▶ _EXERCISE BRIEF_:
Each line from the one containing "lower_shell();" through the one containing "imported = [obj" must be echoed exactly, endpoints included, and every other line omitted.
▬▬▬
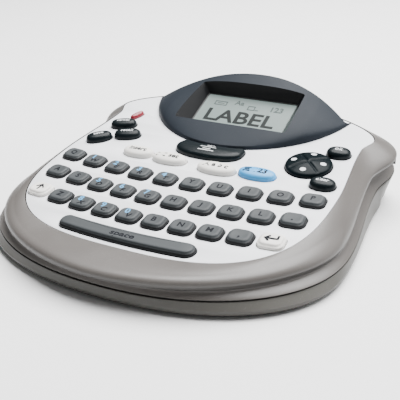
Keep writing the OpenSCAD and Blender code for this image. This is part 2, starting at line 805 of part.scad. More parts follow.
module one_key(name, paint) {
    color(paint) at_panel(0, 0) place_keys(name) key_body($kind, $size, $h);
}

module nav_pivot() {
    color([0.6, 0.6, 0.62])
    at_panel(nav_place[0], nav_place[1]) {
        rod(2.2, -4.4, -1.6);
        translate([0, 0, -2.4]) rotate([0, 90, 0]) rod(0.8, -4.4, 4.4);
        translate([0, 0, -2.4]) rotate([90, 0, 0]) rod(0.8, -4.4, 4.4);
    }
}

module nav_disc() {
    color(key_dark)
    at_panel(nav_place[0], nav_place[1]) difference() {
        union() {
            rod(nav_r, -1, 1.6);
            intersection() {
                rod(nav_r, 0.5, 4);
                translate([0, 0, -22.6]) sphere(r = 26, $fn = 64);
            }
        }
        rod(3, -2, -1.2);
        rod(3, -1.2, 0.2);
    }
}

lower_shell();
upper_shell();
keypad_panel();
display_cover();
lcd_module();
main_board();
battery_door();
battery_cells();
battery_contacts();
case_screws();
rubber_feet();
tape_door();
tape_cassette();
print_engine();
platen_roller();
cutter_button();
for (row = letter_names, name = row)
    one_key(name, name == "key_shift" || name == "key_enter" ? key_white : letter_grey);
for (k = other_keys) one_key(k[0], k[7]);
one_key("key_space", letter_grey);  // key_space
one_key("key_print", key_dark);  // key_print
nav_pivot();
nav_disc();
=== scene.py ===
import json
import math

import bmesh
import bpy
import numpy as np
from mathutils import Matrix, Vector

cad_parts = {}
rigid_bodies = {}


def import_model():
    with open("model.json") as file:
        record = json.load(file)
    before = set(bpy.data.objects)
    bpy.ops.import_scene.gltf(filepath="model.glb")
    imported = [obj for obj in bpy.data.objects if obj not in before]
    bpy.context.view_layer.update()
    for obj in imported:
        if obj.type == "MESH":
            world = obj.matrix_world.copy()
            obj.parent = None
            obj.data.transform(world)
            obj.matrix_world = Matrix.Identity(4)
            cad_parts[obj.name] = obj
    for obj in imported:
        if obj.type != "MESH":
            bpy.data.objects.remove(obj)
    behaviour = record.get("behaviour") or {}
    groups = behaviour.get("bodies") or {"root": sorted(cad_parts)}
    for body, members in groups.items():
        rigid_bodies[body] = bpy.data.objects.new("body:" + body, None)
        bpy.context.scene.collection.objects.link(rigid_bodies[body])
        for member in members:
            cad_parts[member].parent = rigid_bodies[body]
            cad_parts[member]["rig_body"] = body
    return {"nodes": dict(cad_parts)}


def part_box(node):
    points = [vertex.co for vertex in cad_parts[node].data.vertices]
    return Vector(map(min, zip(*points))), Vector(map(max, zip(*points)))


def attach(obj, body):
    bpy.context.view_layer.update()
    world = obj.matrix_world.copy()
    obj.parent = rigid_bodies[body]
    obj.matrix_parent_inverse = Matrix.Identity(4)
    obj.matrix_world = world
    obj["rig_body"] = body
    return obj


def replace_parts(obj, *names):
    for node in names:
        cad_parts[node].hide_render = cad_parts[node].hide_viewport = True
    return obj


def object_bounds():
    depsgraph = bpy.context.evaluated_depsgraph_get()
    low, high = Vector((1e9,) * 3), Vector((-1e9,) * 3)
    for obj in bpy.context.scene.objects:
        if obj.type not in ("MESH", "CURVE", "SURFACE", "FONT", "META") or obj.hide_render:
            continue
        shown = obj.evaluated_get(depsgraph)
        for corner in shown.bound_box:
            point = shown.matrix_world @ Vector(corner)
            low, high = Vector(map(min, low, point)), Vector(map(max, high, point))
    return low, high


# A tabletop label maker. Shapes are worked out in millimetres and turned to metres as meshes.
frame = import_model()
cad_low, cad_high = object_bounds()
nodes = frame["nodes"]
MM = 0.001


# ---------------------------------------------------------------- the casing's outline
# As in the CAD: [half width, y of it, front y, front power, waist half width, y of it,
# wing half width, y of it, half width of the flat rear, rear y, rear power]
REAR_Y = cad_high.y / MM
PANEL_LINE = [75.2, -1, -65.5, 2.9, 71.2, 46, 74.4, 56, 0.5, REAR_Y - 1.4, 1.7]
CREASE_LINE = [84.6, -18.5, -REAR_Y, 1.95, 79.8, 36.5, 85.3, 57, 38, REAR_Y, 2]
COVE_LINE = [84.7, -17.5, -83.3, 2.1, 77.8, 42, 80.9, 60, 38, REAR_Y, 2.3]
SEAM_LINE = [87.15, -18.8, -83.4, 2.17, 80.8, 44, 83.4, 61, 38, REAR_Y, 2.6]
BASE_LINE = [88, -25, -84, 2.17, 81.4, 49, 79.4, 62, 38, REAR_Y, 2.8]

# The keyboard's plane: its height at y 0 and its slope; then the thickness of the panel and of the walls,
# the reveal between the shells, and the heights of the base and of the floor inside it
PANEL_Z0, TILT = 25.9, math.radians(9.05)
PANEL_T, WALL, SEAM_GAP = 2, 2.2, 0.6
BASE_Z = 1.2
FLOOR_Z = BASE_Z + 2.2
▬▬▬
▶ _SOLUTION FOR THIS PROBLEM_:
lower_shell();
upper_shell();
keypad_panel();
display_cover();
lcd_module();
main_board();
battery_door();
battery_cells();
battery_contacts();
case_screws();
rubber_feet();
tape_door();
tape_cassette();
print_engine();
platen_roller();
cutter_button();
for (row = letter_names, name = row)
    one_key(name, name == "key_shift" || name == "key_enter" ? key_white : letter_grey);
for (k = other_keys) one_key(k[0], k[7]);
one_key("key_space", letter_grey);  // key_space
one_key("key_print", key_dark);  // key_print
nav_pivot();
nav_disc();
=== scene.py ===
import json
import math

import bmesh
import bpy
import numpy as np
from mathutils import Matrix, Vector

cad_parts = {}
rigid_bodies = {}


def import_model():
    with open("model.json") as file:
        record = json.load(file)
    before = set(bpy.data.objects)
    bpy.ops.import_scene.gltf(filepath="model.glb")
    imported = [obj for obj in bpy.data.objects if obj not in before]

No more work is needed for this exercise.